▸ Exercise requirements
Your task is to return, exactly, the run of lines starting at the line holding "What FreeCAD Python" and ending at the line holding "WINDOW_CORNER_R = 2.2", both ends included and no other lines.

▸ Supplied material
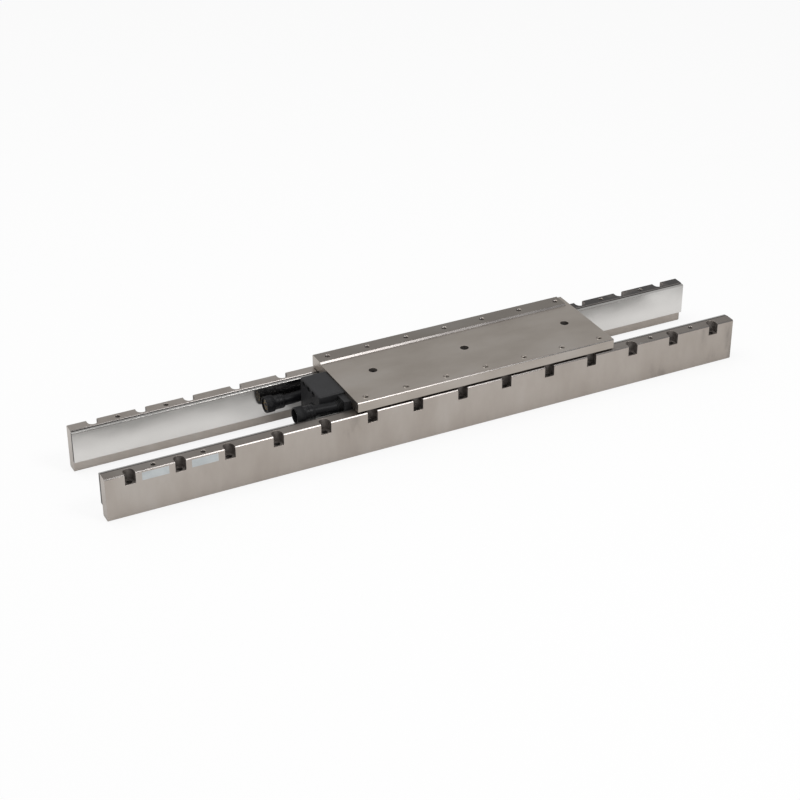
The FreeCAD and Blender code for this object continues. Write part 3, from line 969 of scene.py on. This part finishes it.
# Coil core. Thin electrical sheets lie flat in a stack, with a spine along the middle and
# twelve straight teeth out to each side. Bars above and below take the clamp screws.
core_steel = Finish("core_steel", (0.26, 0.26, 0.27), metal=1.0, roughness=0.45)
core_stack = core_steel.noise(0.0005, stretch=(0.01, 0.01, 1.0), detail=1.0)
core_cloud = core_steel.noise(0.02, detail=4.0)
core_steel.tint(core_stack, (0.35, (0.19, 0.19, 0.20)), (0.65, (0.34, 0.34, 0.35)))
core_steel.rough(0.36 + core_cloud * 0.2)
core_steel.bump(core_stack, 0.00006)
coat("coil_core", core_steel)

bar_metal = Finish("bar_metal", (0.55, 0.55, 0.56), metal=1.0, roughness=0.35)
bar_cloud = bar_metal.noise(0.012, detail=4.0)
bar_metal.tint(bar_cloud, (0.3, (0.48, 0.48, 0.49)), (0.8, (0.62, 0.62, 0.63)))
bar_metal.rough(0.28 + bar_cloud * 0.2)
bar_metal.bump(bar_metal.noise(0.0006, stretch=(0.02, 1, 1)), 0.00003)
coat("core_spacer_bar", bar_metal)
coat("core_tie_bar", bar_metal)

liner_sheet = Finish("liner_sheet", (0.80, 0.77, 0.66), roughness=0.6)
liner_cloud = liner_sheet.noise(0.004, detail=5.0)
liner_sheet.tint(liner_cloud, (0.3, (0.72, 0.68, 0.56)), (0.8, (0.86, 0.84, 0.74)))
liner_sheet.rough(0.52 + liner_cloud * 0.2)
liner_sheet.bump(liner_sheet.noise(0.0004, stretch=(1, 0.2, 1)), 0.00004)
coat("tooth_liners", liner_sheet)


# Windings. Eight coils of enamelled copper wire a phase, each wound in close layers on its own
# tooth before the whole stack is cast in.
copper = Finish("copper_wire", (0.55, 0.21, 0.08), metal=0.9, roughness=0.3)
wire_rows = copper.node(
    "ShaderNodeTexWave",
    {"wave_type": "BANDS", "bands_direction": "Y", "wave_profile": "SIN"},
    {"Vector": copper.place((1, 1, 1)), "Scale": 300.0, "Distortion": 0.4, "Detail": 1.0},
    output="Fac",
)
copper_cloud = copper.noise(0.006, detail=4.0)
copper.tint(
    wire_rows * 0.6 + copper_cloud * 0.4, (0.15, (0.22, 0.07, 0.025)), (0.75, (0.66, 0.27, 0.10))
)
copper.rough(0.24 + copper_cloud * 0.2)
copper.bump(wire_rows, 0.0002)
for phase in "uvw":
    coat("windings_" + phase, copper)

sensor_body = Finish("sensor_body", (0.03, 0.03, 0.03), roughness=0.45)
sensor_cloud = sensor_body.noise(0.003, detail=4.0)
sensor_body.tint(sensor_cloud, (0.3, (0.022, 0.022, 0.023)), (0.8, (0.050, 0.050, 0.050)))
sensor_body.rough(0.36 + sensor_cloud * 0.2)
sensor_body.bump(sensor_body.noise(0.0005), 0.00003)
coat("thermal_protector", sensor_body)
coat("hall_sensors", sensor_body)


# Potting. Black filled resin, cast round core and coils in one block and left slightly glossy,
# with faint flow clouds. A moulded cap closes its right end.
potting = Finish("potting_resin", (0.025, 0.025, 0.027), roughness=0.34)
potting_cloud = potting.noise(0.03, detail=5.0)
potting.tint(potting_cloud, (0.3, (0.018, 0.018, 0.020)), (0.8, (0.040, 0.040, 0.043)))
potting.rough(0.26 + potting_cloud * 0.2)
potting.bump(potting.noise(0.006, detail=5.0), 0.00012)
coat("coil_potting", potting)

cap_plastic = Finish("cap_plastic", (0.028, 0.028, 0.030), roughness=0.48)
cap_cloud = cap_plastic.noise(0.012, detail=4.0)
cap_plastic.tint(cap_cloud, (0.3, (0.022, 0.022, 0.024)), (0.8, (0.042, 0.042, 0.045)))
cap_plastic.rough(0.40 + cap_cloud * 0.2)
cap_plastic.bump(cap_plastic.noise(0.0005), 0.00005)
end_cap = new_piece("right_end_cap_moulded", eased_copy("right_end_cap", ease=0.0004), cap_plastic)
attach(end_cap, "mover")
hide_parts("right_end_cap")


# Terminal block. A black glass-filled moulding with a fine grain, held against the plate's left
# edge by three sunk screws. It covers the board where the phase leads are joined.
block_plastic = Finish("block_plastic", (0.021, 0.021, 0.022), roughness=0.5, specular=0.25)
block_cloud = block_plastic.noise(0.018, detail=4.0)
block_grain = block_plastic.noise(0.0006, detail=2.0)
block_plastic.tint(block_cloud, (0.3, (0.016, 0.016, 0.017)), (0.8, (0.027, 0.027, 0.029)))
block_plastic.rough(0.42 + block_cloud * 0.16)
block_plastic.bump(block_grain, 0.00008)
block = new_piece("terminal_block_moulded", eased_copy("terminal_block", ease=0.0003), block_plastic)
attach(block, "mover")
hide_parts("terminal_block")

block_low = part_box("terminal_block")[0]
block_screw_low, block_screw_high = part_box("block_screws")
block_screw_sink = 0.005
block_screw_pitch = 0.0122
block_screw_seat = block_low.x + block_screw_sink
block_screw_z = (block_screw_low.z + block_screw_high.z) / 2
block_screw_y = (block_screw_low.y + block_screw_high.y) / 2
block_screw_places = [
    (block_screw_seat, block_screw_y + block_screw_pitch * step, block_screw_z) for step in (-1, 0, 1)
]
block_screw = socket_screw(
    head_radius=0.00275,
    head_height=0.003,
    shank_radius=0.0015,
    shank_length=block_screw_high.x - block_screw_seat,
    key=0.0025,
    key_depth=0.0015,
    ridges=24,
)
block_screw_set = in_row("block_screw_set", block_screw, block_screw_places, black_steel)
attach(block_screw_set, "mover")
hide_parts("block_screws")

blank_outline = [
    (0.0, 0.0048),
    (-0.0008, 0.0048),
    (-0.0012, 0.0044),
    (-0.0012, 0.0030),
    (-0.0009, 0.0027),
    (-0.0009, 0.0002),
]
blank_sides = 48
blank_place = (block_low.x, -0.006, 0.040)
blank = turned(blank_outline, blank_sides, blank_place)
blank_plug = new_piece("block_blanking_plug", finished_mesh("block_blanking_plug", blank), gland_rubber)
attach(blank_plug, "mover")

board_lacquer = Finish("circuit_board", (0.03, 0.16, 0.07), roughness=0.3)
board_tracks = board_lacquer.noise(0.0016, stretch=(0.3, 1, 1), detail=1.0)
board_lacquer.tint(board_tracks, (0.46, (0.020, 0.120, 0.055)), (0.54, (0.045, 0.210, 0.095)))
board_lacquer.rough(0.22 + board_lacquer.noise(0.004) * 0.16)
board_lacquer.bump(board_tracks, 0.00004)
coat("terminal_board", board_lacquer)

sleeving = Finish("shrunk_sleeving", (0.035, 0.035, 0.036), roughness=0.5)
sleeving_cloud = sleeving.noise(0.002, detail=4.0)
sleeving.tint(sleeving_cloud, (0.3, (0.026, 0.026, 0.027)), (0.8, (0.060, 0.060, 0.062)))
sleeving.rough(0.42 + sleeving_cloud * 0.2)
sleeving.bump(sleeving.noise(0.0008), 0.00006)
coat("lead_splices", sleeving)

--

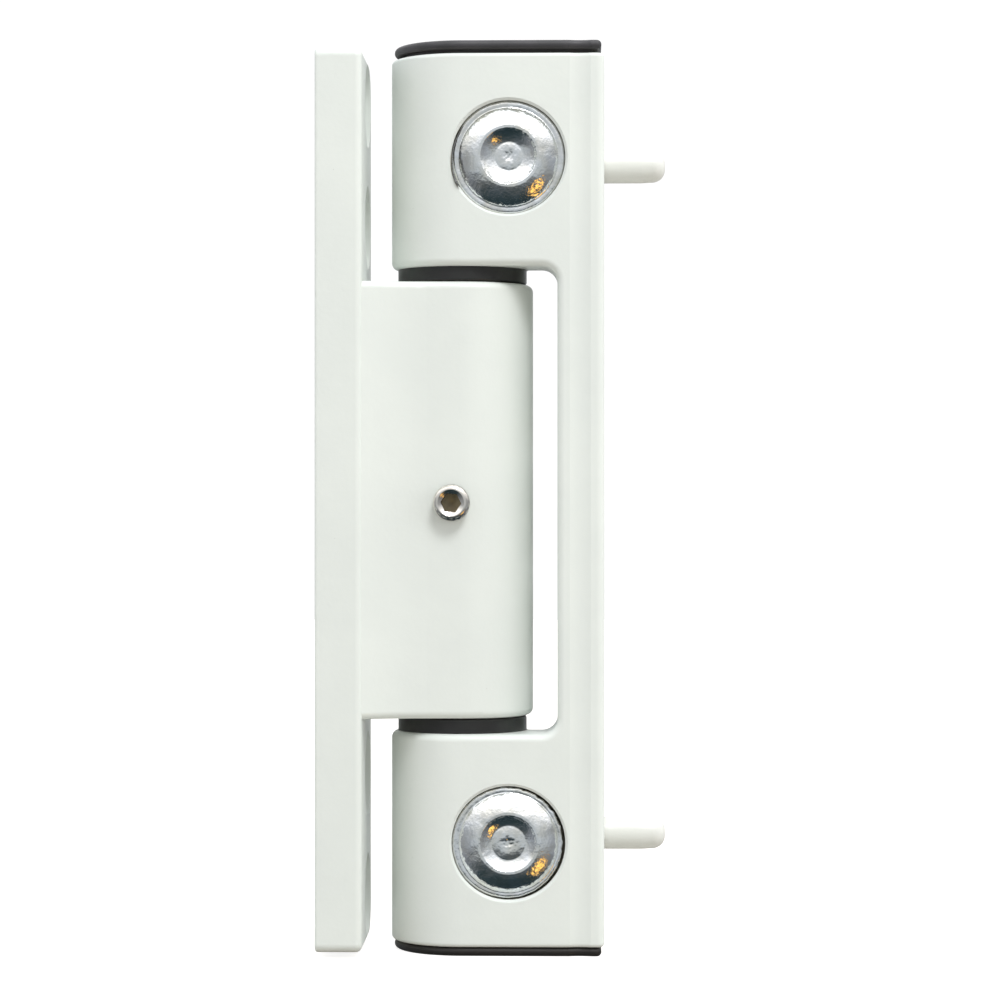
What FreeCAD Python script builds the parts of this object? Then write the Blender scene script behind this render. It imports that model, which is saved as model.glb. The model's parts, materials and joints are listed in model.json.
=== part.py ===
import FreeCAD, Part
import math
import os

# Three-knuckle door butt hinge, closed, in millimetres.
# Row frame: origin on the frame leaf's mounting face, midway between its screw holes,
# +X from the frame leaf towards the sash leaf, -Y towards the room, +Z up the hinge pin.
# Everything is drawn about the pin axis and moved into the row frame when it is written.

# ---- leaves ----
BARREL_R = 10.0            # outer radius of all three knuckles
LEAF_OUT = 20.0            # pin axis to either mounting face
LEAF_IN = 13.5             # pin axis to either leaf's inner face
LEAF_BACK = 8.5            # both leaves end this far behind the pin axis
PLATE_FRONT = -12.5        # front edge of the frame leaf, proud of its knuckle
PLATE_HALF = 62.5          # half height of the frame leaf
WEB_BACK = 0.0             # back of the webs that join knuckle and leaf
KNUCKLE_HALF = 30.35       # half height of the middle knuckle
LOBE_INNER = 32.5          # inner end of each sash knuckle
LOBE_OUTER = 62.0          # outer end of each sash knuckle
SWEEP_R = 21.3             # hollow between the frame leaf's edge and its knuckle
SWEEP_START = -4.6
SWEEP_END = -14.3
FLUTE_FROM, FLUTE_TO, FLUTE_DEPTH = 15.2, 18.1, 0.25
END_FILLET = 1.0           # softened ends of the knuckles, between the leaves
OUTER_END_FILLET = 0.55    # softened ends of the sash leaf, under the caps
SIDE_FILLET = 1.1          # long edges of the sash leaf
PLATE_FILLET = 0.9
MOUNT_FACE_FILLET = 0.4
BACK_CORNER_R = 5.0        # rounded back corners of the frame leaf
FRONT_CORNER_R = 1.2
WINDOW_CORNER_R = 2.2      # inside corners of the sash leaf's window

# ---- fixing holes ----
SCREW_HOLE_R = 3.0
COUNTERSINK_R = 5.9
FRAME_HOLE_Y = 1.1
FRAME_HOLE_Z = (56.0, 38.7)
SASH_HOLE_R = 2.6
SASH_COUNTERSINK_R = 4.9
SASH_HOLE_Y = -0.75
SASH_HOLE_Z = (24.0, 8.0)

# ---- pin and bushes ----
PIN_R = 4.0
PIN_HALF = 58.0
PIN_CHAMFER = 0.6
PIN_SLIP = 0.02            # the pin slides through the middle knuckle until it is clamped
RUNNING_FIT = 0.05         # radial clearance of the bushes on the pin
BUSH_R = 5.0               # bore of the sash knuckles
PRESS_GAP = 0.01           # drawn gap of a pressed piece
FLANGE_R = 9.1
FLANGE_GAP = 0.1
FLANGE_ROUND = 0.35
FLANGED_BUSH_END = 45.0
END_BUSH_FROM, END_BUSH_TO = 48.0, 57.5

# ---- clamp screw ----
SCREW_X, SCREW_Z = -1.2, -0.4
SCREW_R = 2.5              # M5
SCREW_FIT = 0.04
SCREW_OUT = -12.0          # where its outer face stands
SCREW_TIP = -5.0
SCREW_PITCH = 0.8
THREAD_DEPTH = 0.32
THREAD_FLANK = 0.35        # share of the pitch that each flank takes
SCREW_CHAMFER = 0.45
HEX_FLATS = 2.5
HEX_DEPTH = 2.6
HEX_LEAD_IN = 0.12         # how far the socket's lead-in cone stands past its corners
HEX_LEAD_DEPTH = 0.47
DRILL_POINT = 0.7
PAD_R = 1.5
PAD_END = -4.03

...

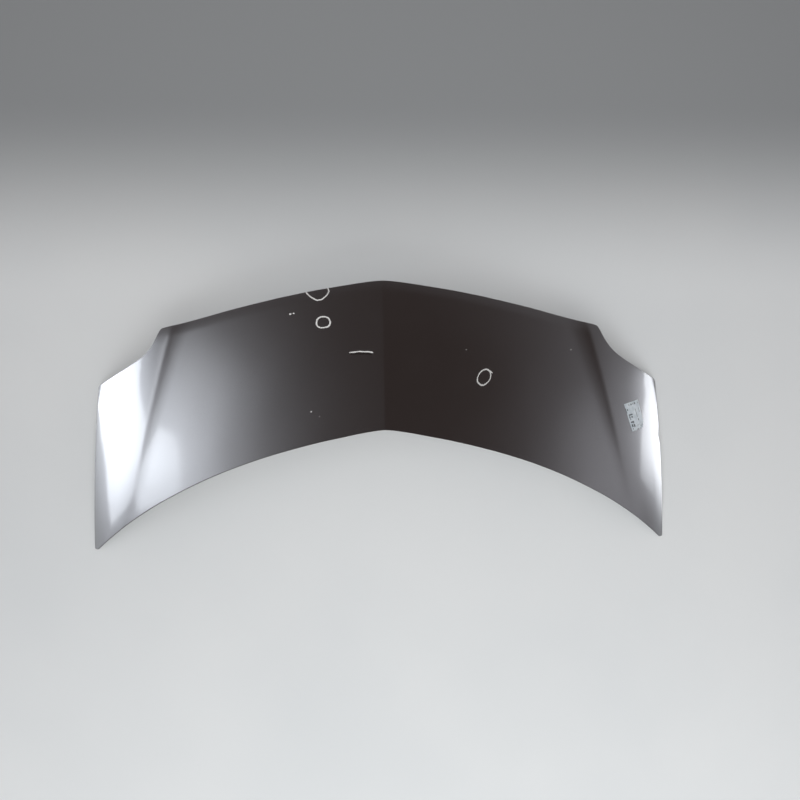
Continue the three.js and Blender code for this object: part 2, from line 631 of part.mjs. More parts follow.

▸ Final result
What FreeCAD Python script builds the parts of this object? Then write the Blender scene script behind this render. It imports that model, which is saved as model.glb. The model's parts, materials and joints are listed in model.json.
=== part.py ===
import FreeCAD, Part
import math
import os

# Three-knuckle door butt hinge, closed, in millimetres.
# Row frame: origin on the frame leaf's mounting face, midway between its screw holes,
# +X from the frame leaf towards the sash leaf, -Y towards the room, +Z up the hinge pin.
# Everything is drawn about the pin axis and moved into the row frame when it is written.

# ---- leaves ----
BARREL_R = 10.0            # outer radius of all three knuckles
LEAF_OUT = 20.0            # pin axis to either mounting face
LEAF_IN = 13.5             # pin axis to either leaf's inner face
LEAF_BACK = 8.5            # both leaves end this far behind the pin axis
PLATE_FRONT = -12.5        # front edge of the frame leaf, proud of its knuckle
PLATE_HALF = 62.5          # half height of the frame leaf
WEB_BACK = 0.0             # back of the webs that join knuckle and leaf
KNUCKLE_HALF = 30.35       # half height of the middle knuckle
LOBE_INNER = 32.5          # inner end of each sash knuckle
LOBE_OUTER = 62.0          # outer end of each sash knuckle
SWEEP_R = 21.3             # hollow between the frame leaf's edge and its knuckle
SWEEP_START = -4.6
SWEEP_END = -14.3
FLUTE_FROM, FLUTE_TO, FLUTE_DEPTH = 15.2, 18.1, 0.25
END_FILLET = 1.0           # softened ends of the knuckles, between the leaves
OUTER_END_FILLET = 0.55    # softened ends of the sash leaf, under the caps
SIDE_FILLET = 1.1          # long edges of the sash leaf
PLATE_FILLET = 0.9
MOUNT_FACE_FILLET = 0.4
BACK_CORNER_R = 5.0        # rounded back corners of the frame leaf
FRONT_CORNER_R = 1.2
WINDOW_CORNER_R = 2.2      # inside corners of the sash leaf's window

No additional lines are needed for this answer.